Захожу еще раз в комнату Сергея Яковлевича. Рассматриваю фотографии - его родители, сестры. Вряд ли они были тогда  на стенах. Как вспоминает Софья Клепинина, во всем чувствовалось, что это жилье - временное пристанище - везде стояли нераспакованные чемоданы. Сколько же тяжелых дум было передумано здесь, в этих стенах...И как же легко теперь некоторым из нас, начитавшись "всезнающих писателей", выносить свой осуждающий приговор этому человеку. Ознакомьтесь лучше с документами из следственного дела С.Эфрона, хранящегося в центральном архиве МБР.
"16 октября 1941 года Сергей Яковлевич Эфрон расстрелян на Бутовском полигоне НКВД в составе группы из 136 приговоренных к высшей мере наказания заключенных спешно сформированной в целях «разгрузки» тюрем прифронтовой Москвы". Википедия.

О, этот страшный 1938 год! В этом году НКВД арестовало моего отца. Но ему повезло. Отбыв свой десятилетний срок по статье 58-1а, он дожил до своей реабилитации, был окружен вниманием и почетом и умер в своей постели  в 91 год. У меня дома лежит копия его следственного дела, но я до сих пор не могу заставить себя прочитать его. Может, поэтому я так принимаю близко к сердцу судьбу жителей этого дома.

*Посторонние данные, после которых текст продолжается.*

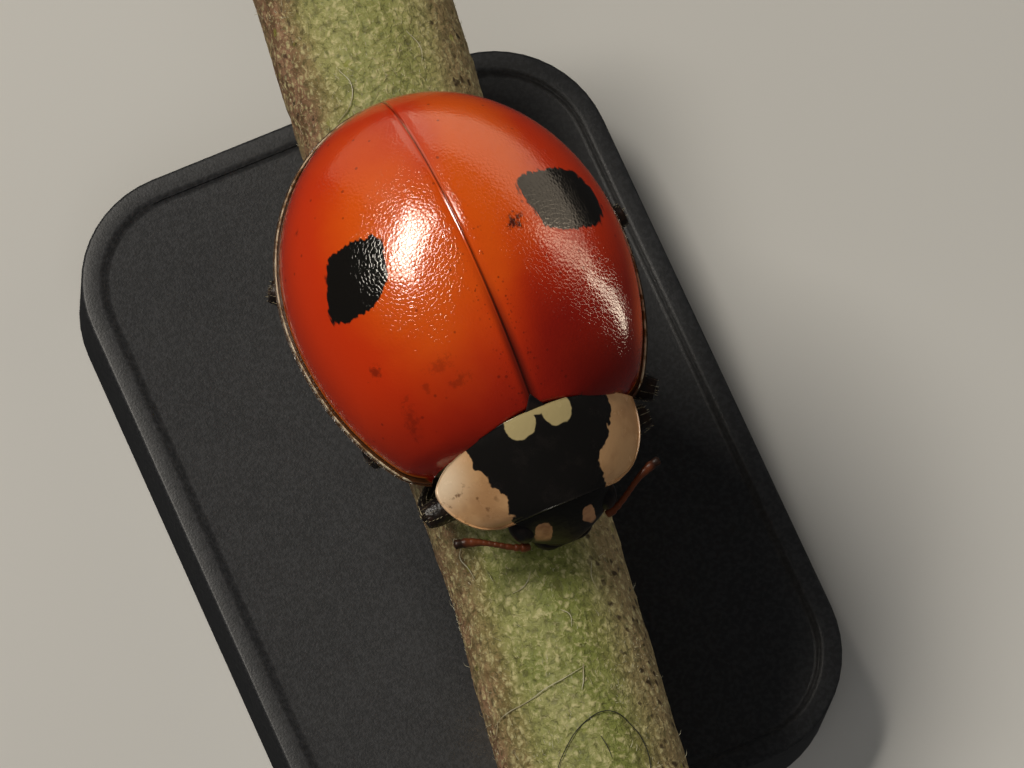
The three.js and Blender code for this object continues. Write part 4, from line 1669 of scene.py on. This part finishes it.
def stem_finish():
    material, place = started("stem_skin", STEM_PLACE, STEM_TURN, 1)
    flank, cloud = stem_flank(place)
    rough = place.warped(10.0, 0.1)
    scurf = (rough * (1.0, 0.8, 1.0)).cells(13.0)
    crumbs = rough.grain(15.0, 3.0, 0.7)
    patchy = place.grain(4.5, 4.0, 0.65)
    colour = stem_ground(place, flank, cloud)
    colour = blend(colour, CHINK_GREEN, crumbs.fade(0.47, 0.33) * 0.6)
    pale = (scurf.fade(0.45, 0.15) * patchy.fade(0.4, 0.58) * 0.7).most(crumbs.fade(0.53, 0.66) * 0.6)
    colour = blend(colour, CELL_PALE, pale)
    colour = blend(colour, CELL_SHADE, scurf.fade(0.6, 0.9) * 0.45)
    colour = blend(colour, LIME, rough.cells(2.6).fade(0.14, 0.05) * 0.6)
    colour = cut_ends(dusted(colour, place, rough, flank), place)
    normal = bumped((crumbs, 0.03), (scurf, -0.016))
    return lacquered(material, colour, 0.36 + 0.3 * patchy, normal, Specular_IOR_Level=0.35)


dress(stem_finish(), "stem_length")

# %% The finishes of fuzz and fibres


def fuzz_finish():
    material, place = started("fuzz_pale", STEM_PLACE, STEM_TURN, 1)
    colour = blend((0.60, 0.56, 0.40), (0.42, 0.36, 0.22), place.grain(3.0).fade(0.4, 0.65))
    return lacquered(material, colour, 0.35 + 0.1 * place.grain(20.0))


def dark_fibre_finish():
    material, place = started("fibre_dark", STEM_PLACE, STEM_TURN, 1)
    colour = blend((0.02, 0.022, 0.02), (0.05, 0.05, 0.04), place.grain(3.0).fade(0.4, 0.65))
    return lacquered(material, colour, 0.4 + 0.1 * place.grain(20.0))


dress(fuzz_finish(), "stem_fuzz", "stem_fibres")
dress(dark_fibre_finish(), "dark_fibres")

# %% [markdown]
# The stand stays quiet, so that the eye goes to the beetle: a satin charcoal base with a fine
# grain, and brushed brass whose scratches run round the rods.

# %% The stand's finishes


def base_finish():
    material, place = started("base_charcoal", Vector(), 0.0, 1)
    fleck = place.grain(22.0, 3.0)
    broad = place.grain(1.2, 3.0)
    colour = blend((0.020, 0.021, 0.023), (0.034, 0.035, 0.038), fleck.fade(0.4, 0.65))
    normal = bumped((place.grain(40.0, 2.0), 0.0025))
    return lacquered(material, colour, 0.36 + 0.14 * broad, normal)


def brass_finish():
    material, place = started("rod_brass", Vector(), 0.0, 1)
    turned = (place * (1.0, 1.0, 14.0)).grain(3.0, 3.0)
    colour = blend((0.70, 0.47, 0.18), (0.55, 0.34, 0.12), turned.fade(0.35, 0.65))
    return lacquered(material, colour, 0.22 + 0.16 * turned, bumped((turned, 0.003)), Metallic=1.0)


dress(base_finish(), "display_base")
dress(brass_finish(), "brass_rod_front", "brass_rod_back")

# %% [markdown]
# ## Floor and light
#
# The floor is a plain pale sheet with hardly a cloud in it, so that nothing draws the eye away.

# %% The floor


def floor_finish():
    material, place = started("floor_pale", Vector(), 0.0, 1)
    tone = blend((0.66, 0.65, 0.62), (0.70, 0.69, 0.66), place.grain(0.05, 2.0).fade(0.4, 0.6))
    return lacquered(material, tone, 0.75)


bpy.ops.object.select_all(action="DESELECT")
bpy.ops.mesh.primitive_plane_add(size=2.0)
floor = named("pale_floor")
dress(floor_finish(), "pale_floor")

# %% [markdown]
# Each light is a flat panel that faces the beetle. A panel's power is worked out from how bright
# its face should look, because at this size a plain wattage means little. On something as glossy
# as a wing case, a highlight is the mirror image of a lamp, so a highlight's place, outline and
# edge are set by the panel's own place, size and shape.

# %% A panel of light


def panel(name, side, height, distance, size, brightness, tint=(1, 1, 1), roll=0.0, shape="RECTANGLE"):
    """side is degrees from ahead round to the beetle's left, and sizes are in millimetres."""
    turn, lift = math.radians(side), math.radians(height)
    way = Vector((math.sin(turn) * math.cos(lift), -math.cos(turn) * math.cos(lift), math.sin(lift)))
    bpy.ops.object.light_add(type="AREA", location=(WIDEST + at(0, 0, 1) + way * distance) * MM)
    lamp = bpy.context.object
    lamp.name = lamp.data.name = name
    facing = way.to_track_quat("Z", "Y") @ Quaternion((0, 0, 1), math.radians(roll))
    lamp.rotation_euler = facing.to_euler()
    lamp.data.shape = shape
    lamp.data.size = size[0] * MM
    lamp.data.size_y = size[1] * MM
    lamp.data.energy = brightness * math.pi * size[0] * size[1] * MM ** 2
    lamp.data.color = tint
    lamp.visible_camera = False
    print(f"{name}: {size[0]} by {size[1]} mm, {lamp.data.energy:.5f} W")
    return lamp


# %% [markdown]
# The soft box stands high behind the beetle's right side and lights the whole scene. The shine
# panel, in front of it and wider, widens the round highlight that it makes on the beetle's back.
# A slim panel close by on the left draws the bright streak on the far wing case, and a broader,
# dimmer one gives the streak its tail. Two large faint panels behind put a sheen on the lacquer.
# Two fills, wide and weak, lift the shadows.

# %% The lights
panel("soft_box", -140, 56, 70, (34, 15), 22.0, (1, 0.94, 0.84))
shine = panel("shine_panel", -141, 57, 69, (46, 18), 15.0, (1, 0.92, 0.76))
streak = panel("streak_panel", 79, -4, 12.1, (1.15, 8.4), 8.0, (1, 0.84, 0.64), -14, "ELLIPSE")
tail = panel("tail_panel", 92, 22, 14.6, (2.4, 9.5), 3.6, (1, 0.8, 0.56), -27, "ELLIPSE")
sheen = panel("low_panel", 132, 16, 42, (76, 27), 1.5, (1, 0.83, 0.63), -15)
afterglow = panel("back_panel", 185, 13, 42, (34, 44), 0.6, (1, 0.84, 0.6))
fill = panel("fill_panel", -40, 60, 120, (90, 90), 0.7)
side_fill = panel("side_fill_panel", 90, 10, 60, (50, 30), 1.1, (1, 0.93, 0.82))

# %% [markdown]
# Some of these are there only to be seen in the lacquer. They are kept out of diffuse light,
# where they would leave bright pools on the floor, and light linking lets them reach only the
# glossy shell. The fills, the floor and the base are kept out of reflections, so that the glossy
# sides mirror a dim room and keep their deep colour. The room itself is a very weak even glow.

# %% What each light does
ROOM_GLOW = 0.03
only_in_lacquer = (shine, streak, tail, sheen, afterglow)
shell = bpy.data.collections.new("shell")
for name in ("wing_case_left", "wing_case_right"):
    shell.objects.link(bpy.data.objects[name])
for lamp in only_in_lacquer:
    lamp.visible_diffuse = False
    lamp.light_linking.receiver_collection = shell
for unseen in (fill, side_fill, floor, bpy.data.objects["display_base"]):
    unseen.visible_glossy = False

world = bpy.data.worlds.new("soft_surround")
world.use_nodes = True
surround = world.node_tree.nodes["Background"].inputs
surround["Color"].default_value = (1, 1, 1, 1)
surround["Strength"].default_value = ROOM_GLOW
bpy.context.scene.world = world
bpy.context.scene.view_settings.view_transform = "Standard"
print("lights seen only in the lacquer:", ", ".join(lamp.name for lamp in only_in_lacquer))

# %% [markdown]
# Last, a count of the pieces and their faces.

# %% The count, and the end
print("pieces:", len(pieces), "faces:", sum(len(piece.data.polygons) for piece in pieces))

Можно только представить себе, какие черные наступили дни в Болшевском доме после ареста Сергея Яковлевича. Вдобавок начались холода. Теплые вещи были в багаже, который до сих пор не был получен. Дров не было. Почему их не запасли? Выход был один - собирать хворост - благо, что вокруг был сосновый лес.Теперь там, где Марина Ивановна с Муром собирали хворост сделали парк Цветаевой. С аккуратными дорожками, с камнями, на которых можно прочитать цитаты из её стихотворений. Но я туда не пошла...

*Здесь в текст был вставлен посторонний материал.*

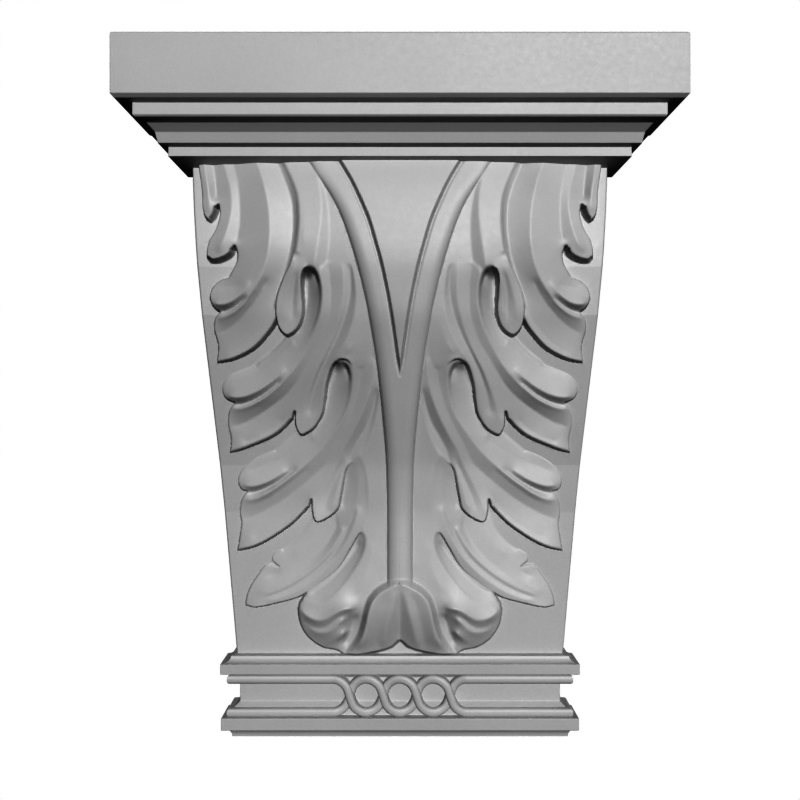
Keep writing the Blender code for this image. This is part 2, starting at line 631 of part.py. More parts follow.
def moulding_stack():
    """Levels of the block from the foot up: (height, half width, depth)."""
    rings = []

    def level(z, depth):
        rings.append((z, depth + SIDE_OFFSET, depth))

    def quarter(z0, depth0, z1, depth1, hollow_at_end, count=5):
        for k in range(count + 1):
            angle = math.pi / 2 * k / count
            rise, run = math.sin(angle), 1 - math.cos(angle)
            if hollow_at_end:
                rise, run = run, rise
            level(z0 + (z1 - z0) * rise, depth0 + (depth1 - depth0) * run)

    quarter(-HALF_HEIGHT, SCOTIA_IN, FILLET_4_FOOT, SCOTIA_OUT, False, 3)
    level(FILLET_4_FOOT, FILLET_4_FACE)
    level(FILLET_4_TOP, FILLET_4_FACE)
    level(FILLET_4_TOP, BAND_EDGE)
    level(BAND_FOOT, BAND_EDGE)
    level(BAND_LOWER, BAND_FLOOR)
    level(BAND_UPPER, BAND_FLOOR)
    level(BAND_TOP, BAND_EDGE)
    level(FILLET_3_FOOT, BAND_EDGE)
    level(FILLET_3_FOOT, FILLET_3_FACE)
    level(COVE_FOOT, FILLET_3_FACE)
    quarter(COVE_FOOT, COVE_OUT, PANEL_FOOT, COVE_IN, True, 3)
    for z in np.linspace(PANEL_FOOT, FILLET_2_FOOT, 24):
        rings.append((float(z), PANEL_HALF_WIDTH + PANEL_TAPER * z, float(panel_depth(z))))
    level(FILLET_2_FOOT, FILLET_2_FACE)
    level(FILLET_2_TOP, FILLET_2_FACE)
    quarter(CAVETTO_FOOT, CAVETTO_IN, CAVETTO_TOP, CAVETTO_OUT, False)
    level(FILLET_1_FOOT, FILLET_1_FACE)
    level(FILLET_1_TOP, FILLET_1_FACE)
    level(FILLET_1_TOP, DEPTH - ABACUS_CHAMFER)
    level(ABACUS_FOOT, DEPTH)
    level(HALF_HEIGHT - ABACUS_EASE, DEPTH)
    level(HALF_HEIGHT, DEPTH - ABACUS_EASE)
    return rings


def block_solid():
    """The stack of mouldings, open rings joined level by level and closed at both ends."""
    vertices, faces = [], []
    rings = moulding_stack()
    for z, half_width, depth in rings:
        vertices += [(-half_width, 0, z), (-half_width, -depth, z),
                     (half_width, -depth, z), (half_width, 0, z)]
    last = 4 * (len(rings) - 1)
    for a in range(0, last, 4):
        for b in (a, a + 1, a + 2):
            faces.append((b, b + 1, b + 5, b + 4))
    faces.append((0, 3, 2, 1))
    faces.append((last, last + 1, last + 2, last + 3))
    faces.append(tuple(range(0, last + 1, 4)) + tuple(range(last + 3, 2, -4)))
    return new_object("carved_bracket", vertices, faces)


def ribbon_path(first):
    """One ribbon of the plait across the front: (x, level, over) from left to right.

    first says on which level it starts. Between two levels it follows an arc, a short
    straight and an arc, and crosses the other ribbon half way.
    """
    half_rise = (RIBBON_LEVELS[0] - RIBBON_LEVELS[1]) / 2
    middle = sum(RIBBON_LEVELS) / 2
    sine, cosine = math.sin(CROSSING_ANGLE), math.cos(CROSSING_ANGLE)
    straight = (half_rise - RING_PITCH / 2 * (1 - cosine) / sine) / (
        sine - cosine * (1 - cosine) / sine)
    radius = (RING_PITCH / 2 - straight * cosine) / sine
    side, points = first, []
    for k in range(RING_COUNT + 1):
        crossing = (k - RING_COUNT / 2) * RING_PITCH
        over = 1 if side > 0 else -1
        swing = [(radius * math.sin(t), radius * (1 - math.cos(t)))
                 for t in np.linspace(0, CROSSING_ANGLE, 5)]
        half = [(x - RING_PITCH / 2, half_rise - drop) for x, drop in swing]
        way = half + [(-x, -rise) for x, rise in reversed(half)]
        for x, rise in way[:-1]:
            lift = over * math.cos(math.pi * x / RING_PITCH)
            points.append((crossing + x, middle + side * rise, lift))
        side = -side
    points.append(((RING_COUNT + 1) / 2 * RING_PITCH, middle + side * half_rise, 0))
    return points


def ribbon_solid(first):
    """A ribbon with a rounded back, along one side, across the front and along the other."""
    points = ribbon_path(first)
    corner = BAND_FLOOR + SIDE_OFFSET + RIBBON_RETURN
    path = [((-corner, 0.3, points[0][1]), (-1, 0), 0), ((-corner, -BAND_FLOOR, points[0][1]),
                                                         (-1, -1), 0)]
    path += [((x, -BAND_FLOOR, z), (0, -1), lift) for x, z, lift in points]
    path += [((corner, -BAND_FLOOR, points[-1][1]), (1, -1), 0),
             ((corner, 0.3, points[-1][1]), (1, 0), 0)]
    rise = RIBBON_FACE - BAND_FLOOR
    w = RIBBON_HALF_WIDTH
    section = ((-w, -1.0), (-w, rise - 1.2), (-w * 0.62, rise - 0.2), (w * 0.62, rise - 0.2),
               (w, rise - 1.2), (w, -1.0))
    centres = np.array([p[0] for p in path])
    vertices, faces = [], []
    for k, (centre, outward, lift) in enumerate(path):
        before, after = centres[max(k - 1, 0)], centres[min(k + 1, len(path) - 1)]
        across = np.array([0.0, 0.0, 1.0])
        if outward == (0, -1):
            way = (after - before) / np.linalg.norm(after - before)
            across = np.array([-way[2], 0.0, way[0]])
        for offset, out in section:
            out = out + (WEAVE_DEPTH * lift if out > 0 else 0)
            shift = np.array([outward[0] * out, outward[1] * out, 0.0])
            vertices.append(tuple(np.array(centre) + across * offset + shift))
    n = len(section)
    for k in range(len(path) - 1):
        for i in range(n):
            a, b = k * n + i, k * n + (i + 1) % n
            faces.append((a, b, b + n, a + n))
    faces.append(tuple(range(n)))
    faces.append(tuple(range(len(vertices) - n, len(vertices))))
    return new_object("ribbon_%s" % ("upper" if first > 0 else "lower"), vertices, faces)


def trim_behind_wall():
    """Cutter that takes off what stands behind the flat back."""
    x, z, deep = ABACUS_WIDTH, HEIGHT, 20.0
    corners = [(sx * x, y, sz * z) for y in (0, deep) for sz in (-1, 1) for sx in (-1, 1)]
    faces = [(0, 1, 3, 2), (4, 6, 7, 5), (0, 4, 5, 1), (2, 3, 7, 6), (0, 2, 6, 4), (1, 5, 7, 3)]
    return new_object("back_cutter", corners, faces)


def combine(block, other, operation):
    """Join or cut the block with another solid, which stays as a hidden guide."""
    other.hide_render = True
    other.display_type = "WIRE"
    step = block.modifiers.new(other.name, "BOOLEAN")
    step.operation = operation
    step.solver = "EXACT"
    step.object = other


def stone(name, colour, roughness):
    material = bpy.data.materials.new(name)
    material.use_nodes = True
    shader = material.node_tree.nodes["Principled BSDF"]
    shader.inputs["Base Color"].default_value = (*colour, 1)
    shader.inputs["Roughness"].default_value = roughness
    shader.inputs["Metallic"].default_value = 0.0
    return material


def main():
    for thing in list(bpy.data.objects):
        bpy.data.objects.remove(thing)
    block = block_solid()
    for first in (1, -1):
        combine(block, ribbon_solid(first), "UNION")
    combine(block, trim_behind_wall(), "DIFFERENCE")
    combine(block, relief_solid(carve_relief()), "UNION")
    block.data.materials.append(stone("carved_stone", (0.42, 0.42, 0.42), 0.55))


main()
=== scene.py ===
"""Carved bracket, dressed: the stone block with its full acanthus relief, on a pale floor.

The piece carved_bracket_stone replaces the CAD node. It has the same mouldings with eased
edges, a plaited band and a finely carved panel. Shapes are written in millimetres of the
300 mm high block and scaled to the frame.
"""

import math

import bmesh
import bpy
import mathutils
import numpy as np
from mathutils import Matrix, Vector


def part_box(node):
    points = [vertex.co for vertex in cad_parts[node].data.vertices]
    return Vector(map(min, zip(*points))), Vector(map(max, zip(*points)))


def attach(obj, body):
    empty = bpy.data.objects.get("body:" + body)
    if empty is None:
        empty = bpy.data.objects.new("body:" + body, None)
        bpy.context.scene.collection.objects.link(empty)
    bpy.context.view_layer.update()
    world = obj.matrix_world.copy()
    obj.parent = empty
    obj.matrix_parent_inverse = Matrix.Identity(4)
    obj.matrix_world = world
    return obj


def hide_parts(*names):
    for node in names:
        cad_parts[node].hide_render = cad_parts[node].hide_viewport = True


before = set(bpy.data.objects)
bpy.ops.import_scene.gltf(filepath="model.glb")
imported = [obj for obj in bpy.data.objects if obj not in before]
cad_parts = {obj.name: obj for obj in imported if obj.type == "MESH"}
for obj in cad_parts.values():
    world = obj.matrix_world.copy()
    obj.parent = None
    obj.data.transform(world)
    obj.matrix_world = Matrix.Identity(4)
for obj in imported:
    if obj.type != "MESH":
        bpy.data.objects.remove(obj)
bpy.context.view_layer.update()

LOW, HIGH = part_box("carved_bracket")
HALF_HEIGHT = 150.0
MM = (HIGH[2] - LOW[2]) / (2 * HALF_HEIGHT)
DEPTH = -LOW[1] / MM
HALF_WIDTH = HIGH[0] / MM
SIDE_OFFSET = HALF_WIDTH - DEPTH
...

Я долго рассматривала фотографии семьи Клепининых, которая также попала под страшный молох того времени.
Нину Николаевну, Николая Андреевича и старшего сына Алексея забрали на Лубянку спустя три недели после ареста Сергея Яковлевича. Слова Нины Николаевны оказались пророческими - она ведь называла этот страшный Болшевский дом "Домом предварительного заключения". (В 1941 году старшие Клепинины были расстреляны)
И Марина Ивановна не выдержала. Через день после ареста Клепининых, оставив все, они с Муром, уехали в Москву.
Но в Болшево Марина Ивановна приехала еще раз - за вещами. Это было весной 1940 года. И к своему ужасу увидела в гостинной гроб с покойником. Это был повесившийся в доме начальник местной милиции, который вскоре после отъезда Цветаевой и Мура, сорвав печати НКВД, самовольно поселился в  доме. Вот уж, воистину, - "нехорошая квартира"...
А дальше будут поиски жилья, неустроенный быт, письма к Берия и к Сталину, начало войны, эвакуация, Елабуга, и - 31 августа 1941 года...

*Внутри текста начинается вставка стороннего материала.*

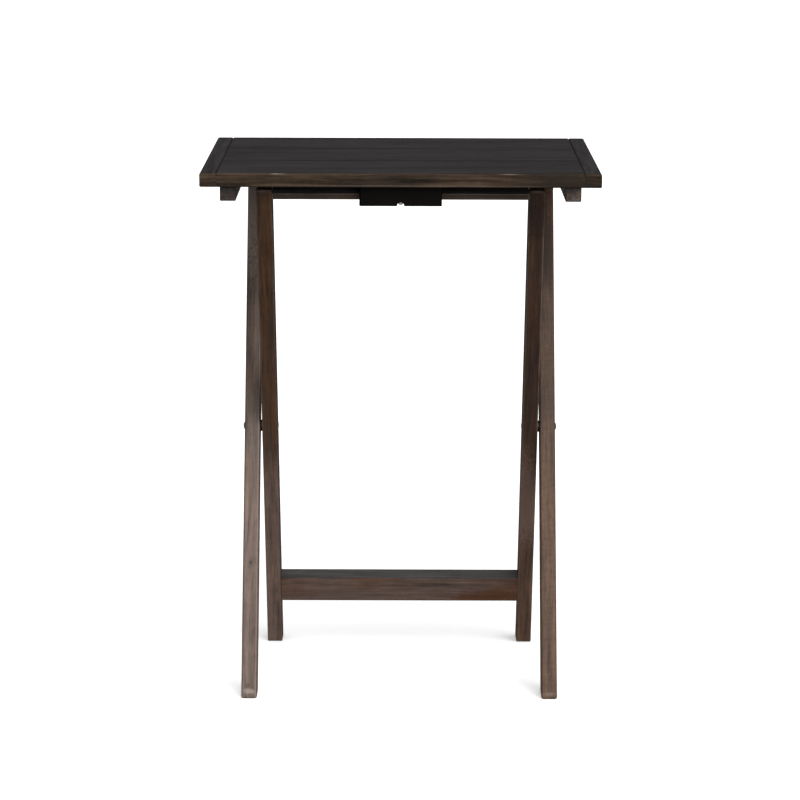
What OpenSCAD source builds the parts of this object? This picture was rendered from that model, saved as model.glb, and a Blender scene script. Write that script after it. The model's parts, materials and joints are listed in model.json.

Я долго стояла под окнами этого дома. Где-то здесь стояла Марина Ивановна, глядя вслед, уходящей и улыбающейся сквозь слёзы, Але. И где-то здесь она, обезумевшая от душевной боли и непонимания  происходящего, смотрела, как уводят от неё Сергея Яковлевича и крестила-крестила в его скорбный путь.



Возле Болшевского дома растет высокая сосна. Смотрительница музея с удовольствием рассказывала , что сосне 90 лет. Значит, она была свидетелем тех трагических событий.
Это была особенная сосна. И хотя рядом с ней росло много других сосен, елей и кудрявых деревьев, она смотрелась совершенно одинокой. И я поняла - сосна была из того сада, который так желала для себя Марина Ивановна.

"...Скажи: довольно мУки - на
Сад - одинокий, как сама.
(Но около и Сам не стань!)
- Сад, одинокий, как ты Сам.
Такой мне сад на старость лет...
- Тот сад? А может быть - тот свет? -
На старость лет моих пошли -
На отпущение души".

Жена Осипа Эмильевича Мандельштама, могила которого так же неизвестна, как и могилы Марины Ивановны, Сергея Яковлевича и Мура, написала в своих воспоминаниях: " Я не знаю судьбы страшнее, чем у Марины Цветаевой".
Мне нелегко далась эта поездка в подмосковное Болшево. Нелегко  было и писать этот пост. Но я понимала, что мне почему-то очень нужно это проникновение в то тяжелое прошлое. А еще мне очень хотелось разделить его с вами. Поэтому спасибо всем, кто побывал здесь вместе со мной.
Комментарии отключаю.

Использованная литература на моих книжных полках, а все ссылки на материалы из Интернета показаны в тексте.